● Stated task: Quote only the part that opens with the line containing "attach(piece, body)" and closes with the line containing "return [(centre[0] +". Keep both of those lines.

● Collected material:
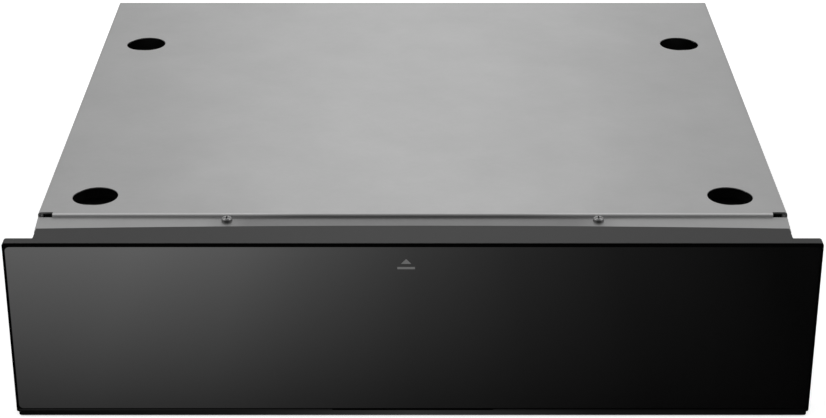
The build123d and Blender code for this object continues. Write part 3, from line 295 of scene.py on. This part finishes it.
def framed_paint():
    """Dark grey powder coat of the frame, with a black band along its front, behind the glass: partly a
    dark seal, partly painted shadow of the gap between frame and glass.
    """
    finish = Finish("frame_paint")
    clouds = finish.noise(26.0, detail=4.0)
    skin = finish.noise(1500.0, detail=4.0)
    base = finish.greys(clouds, (0.3, 0.026), (0.7, 0.030))
    specks = finish.greys(skin, (0.3, 0.022), (0.7, 0.034))
    paint = finish.blend(base, specks, 0.3)
    # painted shadow: near-black band without gloss on the frame's front and the front of its top, partly a
    # dark seal, partly the shade of the gap behind the glass
    seal_and_gap_shade = finish.greys(skin, (0.3, 0.0016), (0.7, 0.0030))
    depth = (finish.axes("Object"), "Y")
    seal_and_gap_shade_edge = (frame_front_y + seal_shade_start, frame_front_y + seal_shade_end)
    seal_and_gap_shade_mask = finish.span(depth, 1.0, 0.0, *seal_and_gap_shade_edge)
    paint_shine_off_in_gap_shade = finish.span(depth, 0.0, 0.25, *seal_and_gap_shade_edge)
    peel = finish.relief(skin, 0.10, 0.0002)
    finish.wear(finish.swap(seal_and_gap_shade_mask, paint, seal_and_gap_shade), finish.span(skin, 0.46, 0.58), peel, paint_shine_off_in_gap_shade)
    return finish.material


def ribbed_mat():
    """Non-slip mat: rounded ribs across the drawer, with a dull rubber skin."""
    finish = Finish("mat_rubber", Specular_IOR_Level=0.3)
    wave = finish.add("ShaderNodeTexWave", Scale=80.0, wave_type="BANDS", bands_direction="X")
    finish.join(finish.place, "Object", wave, "Vector")
    ribs = (wave, "Fac")
    skin = finish.noise(1200.0, detail=4.0)
    # painted shade: the mat's colour is darker in the grooves between its ribs
    ribs_with_painted_groove_shade = finish.greys(ribs, (0.0, 0.018), (0.5, 0.05), (1.0, 0.058))
    specks = finish.greys(skin, (0.3, 0.035), (0.7, 0.07))
    under = finish.relief(ribs, 0.9, 0.0012)
    gloss = finish.span(skin, 0.6, 0.78)
    finish.wear(finish.blend(ribs_with_painted_groove_shade, specks, 0.3), gloss, finish.relief(skin, 0.2, 0.0002, under))
    return finish.material


finishes = {
    "galvanised": rolled_sheet("galvanised", 0.31, 0.36, 0.42, 260.0, 0),
    "stainless": rolled_sheet("stainless", 0.50, 0.58, 0.34, 2000.0, 1),
    "rail_steel": rolled_sheet("rail_steel", 0.42, 0.52, 0.30, 1500.0, 1),
    "laminations": rolled_sheet("laminations", 0.20, 0.30, 0.45, 1200.0, 0),
    "bright_aluminium": rolled_sheet("bright_aluminium", 0.62, 0.72, 0.30, 900.0, 2),
    "zinc": coated("zinc", 0.22, 0.30, 0.30, 0.05, 1800.0, metallic=1.0),
    "heater_metal": coated("heater_metal", 0.10, 0.20, 0.42, 0.15, 900.0, metallic=1.0, warmth=0.12),
    "frame_paint": framed_paint(),
    # black enamel of the heat shield under the cover's foot holes, near black with little gloss: partly
    # its dark enamel, partly painted shade seen through the holes
    "black_enamel": coated("black_enamel", 0.003, 0.005, 0.60, 0.12, 900.0, Specular_IOR_Level=0.1),
    "carrier_paint": coated("carrier_paint", 0.018, 0.026, 0.50, 0.15),
    "deck_black": coated("deck_black", 0.020, 0.028, 0.48, 0.25, 1100.0),
    "trim_black": coated("trim_black", 0.002, 0.003, 0.14, 0.02, 900.0),
    "black_plastic": coated("black_plastic", 0.020, 0.030, 0.52, 0.20),
    "knob_black": coated("knob_black", 0.022, 0.032, 0.34, 0.12),
    "white_plastic": coated("white_plastic", 0.62, 0.70, 0.42, 0.10, warmth=0.02),
    "ceramic_body": coated("ceramic_body", 0.60, 0.72, 0.60, 0.20, warmth=0.03),
    "mark_print": coated("mark_print", 0.215, 0.25, 0.45, 0.05),
    "lens_red": red_lens(),
    "insulation": fibres("insulation", 0.004, 0.014, 0.0, 220.0),
    "coil_tape": fibres("coil_tape", 0.10, 0.26, 0.35, 500.0),
    "black_glass": polished_glass(),
    "mat_rubber": ribbed_mat(),
}

slots = {part["node"]: part["material_slot"] for part in frame["record"]["subparts"]}
for node, piece in frame["nodes"].items():
    piece.data.materials.clear()
    piece.data.materials.append(finishes[slots[node]])
frame["nodes"]["top_cover"].data.materials[0] = covered_sheet()
# the partition stands behind the rear foot holes of the cover; its near-black tone is painted shade,
# standing in for the shade seen through the holes
frame["nodes"]["rear_partition"].data.materials[0] = coated(
    "painted_shade_dark_sheet", 0.003, 0.006, 0.62, 0.08, 900.0, Specular_IOR_Level=0.1
)


# ---------------------------------------------------------------- printed marks of the controls
def flat_piece(name, outlines, height, thickness, body):
    """Thin white piece, printed or inlaid: closed outlines of (x, y) points, thickened upwards."""
    material_slot = "white_plastic"
    vertices = []
    faces = []
    for outline in outlines:
        first = len(vertices)
        count = len(outline)
        vertices += [(x, y, height) for x, y in outline]
        vertices += [(x, y, height + thickness) for x, y in outline]
        faces.append([first + index for index in reversed(range(count))])
        faces.append([first + count + index for index in range(count)])
        for index in range(count):
            after = (index + 1) % count
            faces.append([first + index, first + after, first + count + after, first + count + index])
    mesh = bpy.data.meshes.new(name)
    mesh.from_pydata(vertices, [], faces)
    mesh.materials.append(finishes[material_slot])
    piece = bpy.data.objects.new(name, mesh)
    bpy.context.collection.objects.link(piece)
    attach(piece, body)


def point(centre, radius, turn):
    """Point at a radius and an angle in radians from the centre."""
    return (centre[0] + radius * math.cos(turn), centre[1] + radius * math.sin(turn))


def disc(centre, radius, steps=24):
    """Points of a circle."""
    return [point(centre, radius, 2 * math.pi * step / steps) for step in range(steps)]


def bar(centre, width, length):
    """Corners of a rectangle, its length along Y."""
    signs = ((-1, -1), (1, -1), (1, 1), (-1, 1))
    return [(centre[0] + x * width / 2, centre[1] + y * length / 2) for x, y in signs]


def arc_band(centre, radius, width, start, end, steps=28):
    """Points of a band along an arc, angles in radians."""
    turns = [start + (end - start) * step / steps for step in range(steps + 1)]
    outer = [point(centre, radius + width / 2, turn) for turn in turns]
    inner = [point(centre, radius - width / 2, turn) for turn in reversed(turns)]
    return outer + inner


def middle(low, high):
    """Middle of a box, seen from above."""
    return ((low[0] + high[0]) / 2, (low[1] + high[1]) / 2)


deck_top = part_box("control_deck")[1][2]
knob_low, knob_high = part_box("temperature_knob")
button_low, button_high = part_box("power_button")
knob_centre = middle(knob_low, knob_high)
button_centre = middle(button_low, button_high)
lens_centre = middle(*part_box("indicator_lens"))
ink = 0.00012

# dots round the knob, which grow with the temperature
scale_radius = 0.0142
scale_turn = math.radians(270)
scale_marks = 10
dot_radius = 0.00045  # first dot
dot_growth = 0.0006  # last dot over the first
dots = []
for mark in range(scale_marks):
    share = mark / (scale_marks - 1)
    turn = -math.pi / 2 - share * scale_turn
    dots.append(disc(point(knob_centre, scale_radius, turn), dot_radius + dot_growth * share))
flat_piece("knob_scale", dots, deck_top, ink, "drawer")

# power symbol of the button: a ring, open at the back, and a stroke in its gap
symbol_radius = 0.0021
symbol_line = 0.0005
stroke_length = 0.0022
stroke_offset = 0.0018
power_ring = arc_band(button_centre, symbol_radius, symbol_line, math.radians(125), math.radians(415))
power_stroke = bar((button_centre[0], button_centre[1] + stroke_offset), symbol_line, stroke_length)
flat_piece("power_symbol", [power_ring, power_stroke], button_high[2], ink, "button")

# pointer let into the knob's top, from near its rim inwards
pointer_width = 0.0010
pointer_rim = 0.0005  # rim of the knob to the pointer
pointer_depth = 0.0005
pointer_thickness = 0.0004
pointer_share = 0.7  # of the knob's radius
pointer_length = pointer_share * (knob_high[0] - knob_low[0]) / 2
pointer_middle = (knob_centre[0], knob_low[1] + pointer_rim + pointer_length / 2)
pointer = bar(pointer_middle, pointer_width, pointer_length)
flat_piece("pointer_inlay", [pointer], knob_high[2] - pointer_depth, pointer_thickness, "knob")

# broken ring round the lamp
ring_radius = 0.0042
ring_line = 0.0004
ring_parts = 4
ring_pitch = math.tau / ring_parts
ring_gap = math.radians(10)
lens_ring = []
for part in range(ring_parts):
    start = part * ring_pitch + ring_gap / 2
    lens_ring.append(arc_band(lens_centre, ring_radius, ring_line, start, start + ring_pitch - ring_gap))
flat_piece("lens_ring", lens_ring, deck_top, ink, "drawer")

# ---------------------------------------------------------------- studio floor
floor_half = 30.0
floor_lift = 0.62  # added to the lit floor where the camera sees it, up to white
card_half = 0.45  # tones of the card, from the middle to either side
card_depth = 0.2925  # glass face to where the card is palest
card_foot = (-0.010, -0.008)  # glass face to the card's foot, which the trim mirrors
card_edge = (0.0275, 0.0015)  # glass face to the card's back edge, under the drawer


def studio_floor():
    """White floor, which keeps the shadow. Gloss sees it white, with a dark card before the drawer."""
    finish = Finish("floor", Roughness=0.9)
    finish.wear(finish.greys(finish.noise(40.0, detail=3.0), (0.3, 0.80), (0.7, 0.82)))
    path = finish.add("ShaderNodeLightPath")
    lift = finish.add("ShaderNodeEmission", Color=(1, 1, 1, 1))
    seen = finish.span((path, "Is Camera Ray"), 0.0, floor_lift, 0.0, 1.0)
    finish.join(*seen, lift, "Strength")
    pale = finish.add("ShaderNodeAddShader")
    finish.join(finish.surface, "BSDF", pale, 0)
    finish.join(lift, "Emission", pale, 1)
    # the card: paler away from the drawer, darkest on the right
    axes = finish.axes("Object")
    along = (axes, "Y")
    across = finish.span((axes, "X"), 0.0, 1.0, -card_half, card_half)
    fall = finish.greys(
        across, (0.0, 0.9), (0.23, 1.0), (0.33, 0.82), (0.40, 0.58), (0.5, 0.33),
        (0.6, 0.17), (0.7, 0.08), (0.85, 0.02), (1.0, 0.011)
    )
    nearest = finish.greys(across, (0.15, 0.01), (0.35, 0.16), (0.5, 0.66), (0.65, 0.16), (0.85, 0.01))
    depth = finish.span(along, 0.21, 0.95, glass_front_y, glass_front_y - card_depth)
    foot = finish.span(along, 0.0, 1.0, *(glass_front_y + offset for offset in card_foot))
    card = finish.swap(foot, finish.blend(fall, depth, 1.0, "MULTIPLY"), nearest)
    before = finish.span(along, 0.0, 1.0, *(glass_front_y + offset for offset in card_edge))
    fade = finish.add("ShaderNodeMix", data_type="RGBA")
    fade.inputs[mix_first].default_value = (1, 1, 1, 1)
    finish.join(*before, fade, mix_share)
    finish.join(*card, fade, mix_second)
    mirror = finish.add("ShaderNodeEmission", Strength=1.0)
    finish.join(fade, mix_result, mirror, "Color")
    gloss = finish.reckon("MAXIMUM", (path, "Is Glossy Ray"), (path, "Is Transmission Ray"))
    choose = finish.add("ShaderNodeMixShader")
    finish.join(*gloss, choose, 0)
    finish.join(pale, "Shader", choose, 1)
    finish.join(mirror, "Emission", choose, 2)
    finish.join(choose, "Shader", finish.output, "Surface")
    return finish.material


floor_mesh = bpy.data.meshes.new("floor")
floor_signs = ((-1, -1), (1, -1), (1, 1), (-1, 1))
floor_mesh.from_pydata([(x * floor_half, y * floor_half, 0) for x, y in floor_signs], [], [(0, 1, 2, 3)])
floor = bpy.data.objects.new("floor", floor_mesh)
bpy.context.collection.objects.link(floor)
floor_mesh.materials.append(studio_floor())

# ---------------------------------------------------------------- backdrop and lamps
light_on_object = 0.45
gloss_in_front = 0.25
gloss_behind = 0.75
gloss_directions = (-0.45, 0.55)  # Y of the direction, from the one to the other


def studio_backdrop():
    """White to the camera, a plain light for the object, and a grey for its gloss."""
    world = bpy.data.worlds.new("studio")
    world.use_nodes = True
    sky = Graph(world.node_tree)
    path = sky.add("ShaderNodeLightPath")
    camera_ray = (path, "Is Camera Ray")
    mirrored = sky.reckon("MAXIMUM", camera_ray, (path, "Is Glossy Ray"))
    shown = sky.reckon("MAXIMUM", mirrored, (path, "Is Transmission Ray"))
    gloss = sky.span((sky.axes("Generated"), "Y"), gloss_in_front, gloss_behind, *gloss_directions)
    strength = sky.add("ShaderNodeMapRange", To_Min=light_on_object)
    sky.join(*shown, strength, "Value")
    sky.join(*sky.reckon("MAXIMUM", gloss, camera_ray), strength, "To Max")
    background = world.node_tree.nodes["Background"]
    background.inputs["Color"].default_value = (1, 1, 1, 1)
    sky.join(strength, "Result", background, "Strength")
    return world


bpy.context.scene.world = studio_backdrop()


def area_lamp(name, place, target, width, height, watts):
    """Soft rectangular lamp at place, facing target."""
    lamp = bpy.data.lights.new(name, "AREA")
    lamp.shape = "RECTANGLE"
    lamp.size = width
    lamp.size_y = height
    lamp.energy = watts
    holder = bpy.data.objects.new(name, lamp)
    holder.location = place
    holder.rotation_euler = (Vector(target) - Vector(place)).to_track_quat("-Z", "Y").to_euler()
    bpy.context.collection.objects.link(holder)


area_lamp("key", place=(-2.0, -0.6, 2.0), target=(0, 0, 0.1), width=1.8, height=1.8, watts=17)
area_lamp("fill", place=(2.0, -0.5, 1.9), target=(0, 0, 0.1), width=1.6, height=1.6, watts=13)
area_lamp("rear", place=(0.0, 2.4, 1.5), target=(0, 0, 0.14), width=0.9, height=1.2, watts=3)

# ---------------------------------------------------------------- camera
camera_distance = 1.5919  # in front of the object's middle
camera_height = 0.7900
camera_fall = math.radians(25.05)  # below the horizon
camera_data = bpy.data.cameras.new("camera")
camera_data.sensor_width = 36.0
camera_data.lens = 89.43
camera_data.shift_x = 0.0004
camera = bpy.data.objects.new("camera", camera_data)
camera.location = (0, -camera_distance, camera_height)
camera.rotation_euler = (math.pi / 2 - camera_fall, 0, 0)
bpy.context.collection.objects.link(camera)
bpy.context.scene.camera = camera
bpy.context.scene.view_settings.view_transform = "Standard"

bpy.context.view_layer.update()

● Finished answer:
    attach(piece, body)


def point(centre, radius, turn):
    """Point at a radius and an angle in radians from the centre."""
    return (centre[0] + radius * math.cos(turn), centre[1] + radius * math.sin(turn))


def disc(centre, radius, steps=24):
    """Points of a circle."""
    return [point(centre, radius, 2 * math.pi * step / steps) for step in range(steps)]


def bar(centre, width, length):
    """Corners of a rectangle, its length along Y."""
    signs = ((-1, -1), (1, -1), (1, 1), (-1, 1))
    return [(centre[0] + x * width / 2, centre[1] + y * length / 2) for x, y in signs]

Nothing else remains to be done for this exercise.